Dataset extract -
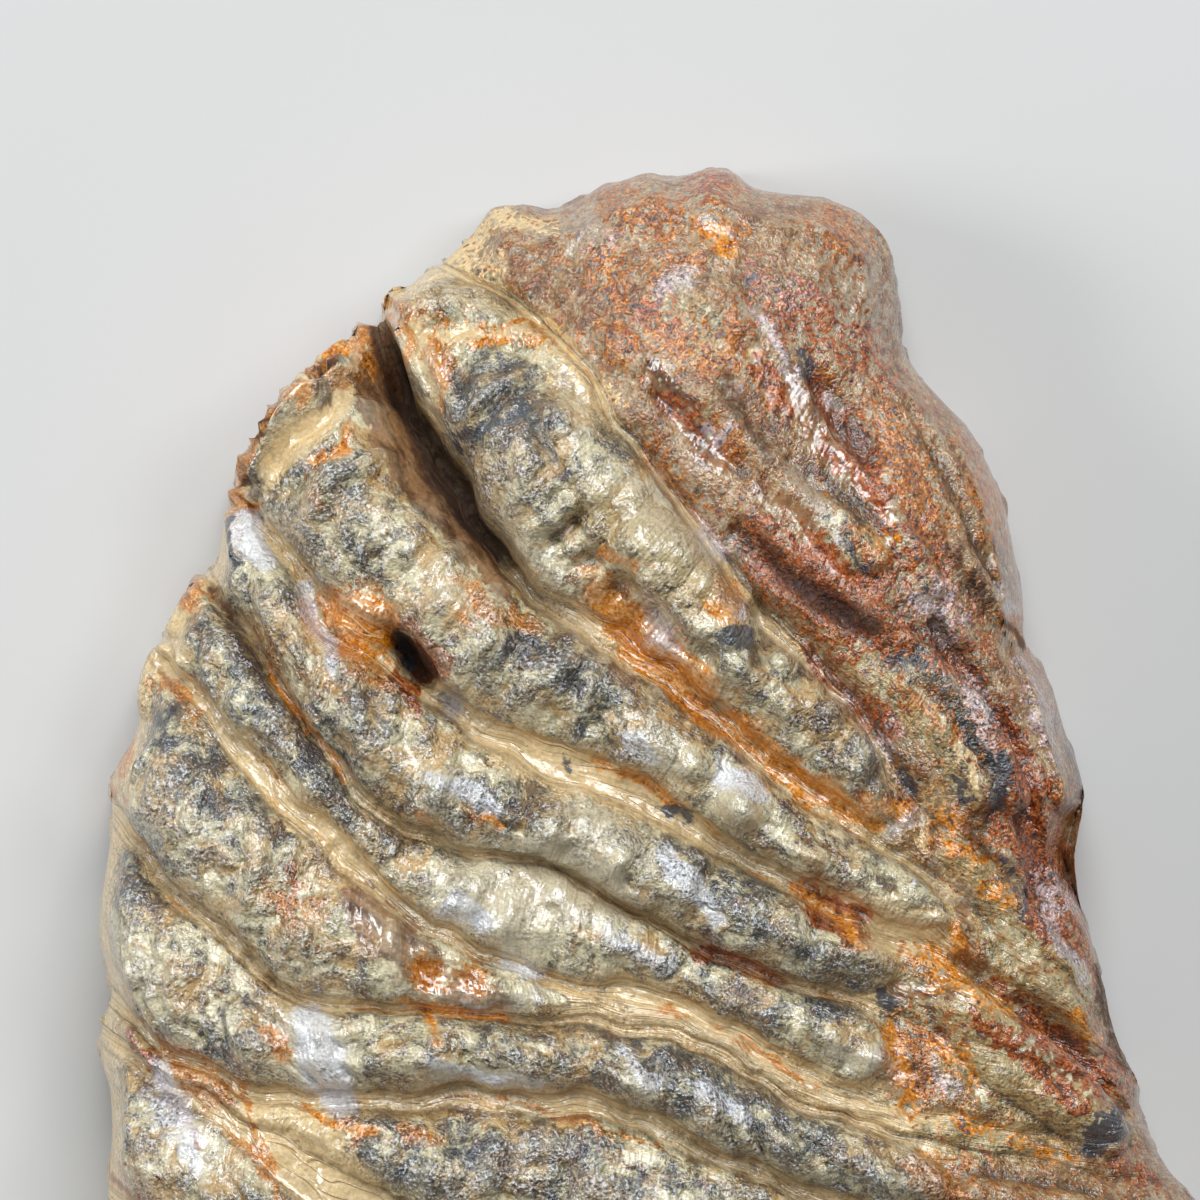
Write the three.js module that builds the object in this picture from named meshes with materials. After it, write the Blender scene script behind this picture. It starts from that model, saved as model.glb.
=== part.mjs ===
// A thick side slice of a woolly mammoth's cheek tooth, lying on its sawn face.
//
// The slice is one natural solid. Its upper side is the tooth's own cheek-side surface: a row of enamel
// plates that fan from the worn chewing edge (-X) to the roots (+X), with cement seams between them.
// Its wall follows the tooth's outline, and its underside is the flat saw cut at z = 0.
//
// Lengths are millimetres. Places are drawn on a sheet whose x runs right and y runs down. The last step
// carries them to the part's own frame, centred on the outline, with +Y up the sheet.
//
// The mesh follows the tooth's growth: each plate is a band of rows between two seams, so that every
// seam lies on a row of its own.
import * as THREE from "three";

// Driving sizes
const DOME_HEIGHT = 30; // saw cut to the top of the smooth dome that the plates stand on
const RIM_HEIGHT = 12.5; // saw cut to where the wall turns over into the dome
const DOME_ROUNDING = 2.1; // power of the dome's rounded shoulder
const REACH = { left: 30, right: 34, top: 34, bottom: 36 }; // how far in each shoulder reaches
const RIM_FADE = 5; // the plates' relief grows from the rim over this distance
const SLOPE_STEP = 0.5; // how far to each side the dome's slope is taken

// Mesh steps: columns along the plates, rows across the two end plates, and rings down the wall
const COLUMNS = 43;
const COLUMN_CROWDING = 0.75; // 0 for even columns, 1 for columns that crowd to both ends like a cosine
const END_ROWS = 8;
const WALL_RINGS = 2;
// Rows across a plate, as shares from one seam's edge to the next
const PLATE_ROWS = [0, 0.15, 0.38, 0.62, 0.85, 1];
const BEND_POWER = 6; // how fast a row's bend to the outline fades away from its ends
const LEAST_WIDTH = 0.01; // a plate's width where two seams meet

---

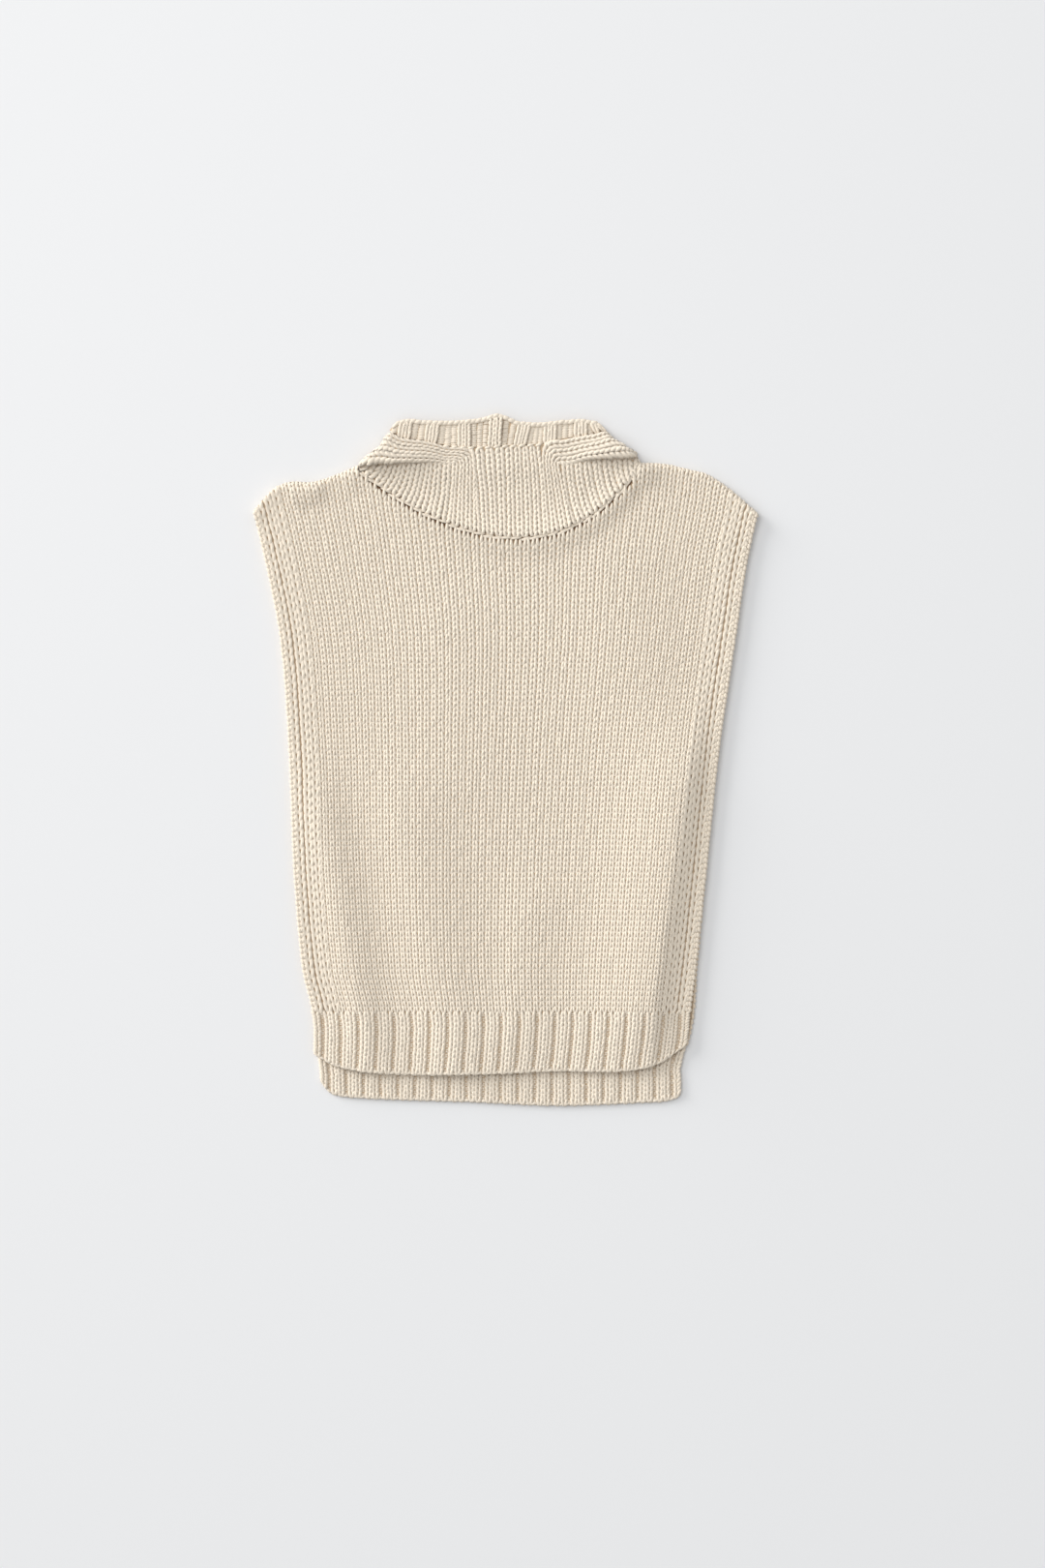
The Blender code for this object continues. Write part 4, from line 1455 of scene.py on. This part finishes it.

Instructions to follow - Among the records above, extract exactly the lines from the line with "Write the three.js" to the line with "import * as", both lines included, and leave out the rest.

Exercise output -
Write the three.js module that builds the object in this picture from named meshes with materials. After it, write the Blender scene script behind this picture. It starts from that model, saved as model.glb.
=== part.mjs ===
// A thick side slice of a woolly mammoth's cheek tooth, lying on its sawn face.
//
// The slice is one natural solid. Its upper side is the tooth's own cheek-side surface: a row of enamel
// plates that fan from the worn chewing edge (-X) to the roots (+X), with cement seams between them.
// Its wall follows the tooth's outline, and its underside is the flat saw cut at z = 0.
//
// Lengths are millimetres. Places are drawn on a sheet whose x runs right and y runs down. The last step
// carries them to the part's own frame, centred on the outline, with +Y up the sheet.
//
// The mesh follows the tooth's growth: each plate is a band of rows between two seams, so that every
// seam lies on a row of its own.
import * as THREE from "three";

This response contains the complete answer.